RIO DE JANEIRO, March 15 (Xinhua) -- Hundreds of thousands of Brazilians took to the streets on Wednesday to protest against a social security reform which is being pushed by the government.
There were protests in all state capitals and a number of smaller cities. In Sao Paulo, 250,000 people gathered in the city's main avenue to protest against the reform, bus and subway workers went on strike for several hours. In many state capitals, teachers went on strike, and civil workers, garbage collectors, clinic workers also stopped working for the day.
Former Brazilian President Luiz Inacio Lula da Silva joined the protest in the Sao Paulo, who accused in his speech that the reform seeks to undo all the benefits achieved by the governments of the Workers' Party (2003-2016).
However, Brazilian President Michel Temer defended the reform bill on Wednesday, saying that it is necessary to reform the social security system now in order to prevent the collapse of the system in the near future.
"This will not take rights from anyone. Those who have acquired rights will not lose anything they have," he added.

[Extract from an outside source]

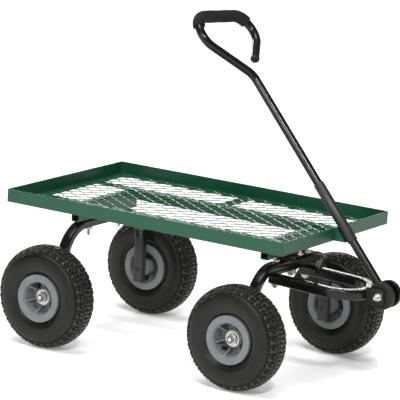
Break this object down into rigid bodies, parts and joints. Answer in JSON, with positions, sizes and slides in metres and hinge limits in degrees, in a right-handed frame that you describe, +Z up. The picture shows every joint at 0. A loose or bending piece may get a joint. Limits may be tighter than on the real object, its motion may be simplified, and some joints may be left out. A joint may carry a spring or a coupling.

The reform is regarded as a heavy blow to Brazilian workers. Under the changed regulations, Brazilians will have to work for much longer in order to get lower retirement pensions.

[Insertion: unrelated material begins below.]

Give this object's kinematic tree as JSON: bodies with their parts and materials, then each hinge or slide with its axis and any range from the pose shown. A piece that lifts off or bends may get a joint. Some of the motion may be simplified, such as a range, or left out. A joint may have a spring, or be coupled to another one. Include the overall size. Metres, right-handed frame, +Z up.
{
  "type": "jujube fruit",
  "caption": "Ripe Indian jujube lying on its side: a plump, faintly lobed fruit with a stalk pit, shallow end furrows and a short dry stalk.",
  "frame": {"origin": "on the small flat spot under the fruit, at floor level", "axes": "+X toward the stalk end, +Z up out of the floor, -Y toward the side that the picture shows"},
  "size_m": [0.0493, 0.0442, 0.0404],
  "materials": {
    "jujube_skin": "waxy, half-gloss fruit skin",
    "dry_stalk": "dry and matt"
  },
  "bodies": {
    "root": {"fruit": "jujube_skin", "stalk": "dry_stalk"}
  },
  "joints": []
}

The government is trying to push the reform under the allegation that the social security system has a huge deficit, and without the reform, the system will collapse in the next few years.

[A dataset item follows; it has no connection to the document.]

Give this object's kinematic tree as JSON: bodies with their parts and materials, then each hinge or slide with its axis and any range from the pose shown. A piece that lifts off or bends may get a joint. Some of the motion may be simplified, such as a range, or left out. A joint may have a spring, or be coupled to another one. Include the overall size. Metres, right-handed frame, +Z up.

Critics argued that the system actually has a surplus if one takes into account the several sources of funding, instead of just the main source, as the government does for its calculations.
The reform establishes a minimum age of 65 years old for retirement, regardless of how many years one has worked. In addition, there is a minimum time of contribution of 25 years, regardless of the age of retirement.
Also, in order to receive a full pension, a person must have worked for staggering 49 years, which may be hard to qualify while taken into consideration the Brazilians' average life expectancy of 75.